The NASD has said it does not intend to enforce these actions until a final SEC decision on the matter.

Pending a final decision, the SEC said it ordered the partial stay because the firm had raised ″potentially difficult and complex legal issues″ about the NASD’s charges.

The SEC, however, barred the firm and its two principals from trading on behalf of individual investors. They are limited to liquidating customer accounts and transferring accounts to other brokerages.

The NASD charged Hibbard Brown dominated and controlled the market for a company called Site-Based Media Inc. Specifically, the self-regulatory group accused Hibbard Brown and its two principals with overcharging customers about $8.7 million in 6,200 transactions involving the stock of the company.

The brokerage, in its appeal, denied that it had dominated the market for the securities and took issue with various NASD assertions, including calculations used by the NASD in reaching its conclusions.

Hibbard Brown, based in New York, said in a statement that it had halted retail sales activity after the group’s decision last month.

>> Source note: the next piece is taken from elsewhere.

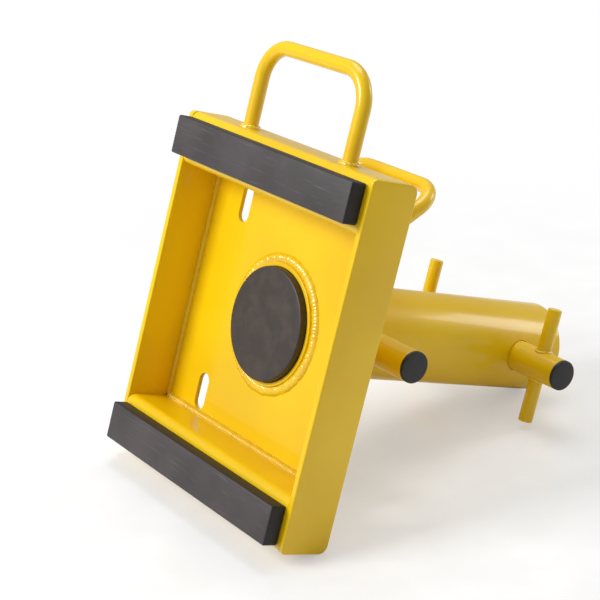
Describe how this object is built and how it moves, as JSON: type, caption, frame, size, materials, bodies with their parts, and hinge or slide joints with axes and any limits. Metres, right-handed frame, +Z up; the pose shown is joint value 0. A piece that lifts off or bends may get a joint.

Brown, the firm’s president, said in a statement that the SEC’s decision ″is testament to the serious and egregious flaws that exist in the NASD administrative process.″

Jim Spellman, an NASD spokesman, said that ″while we’re disappointed that the SEC did not reinstate our expulsion, we also levied penalties against them.

″We are heartened by their stay to prevent Hibbard Brown and the two named principals from engaging in public customer transactions beyond simply liquidating or transferring accounts,″ Spellman said.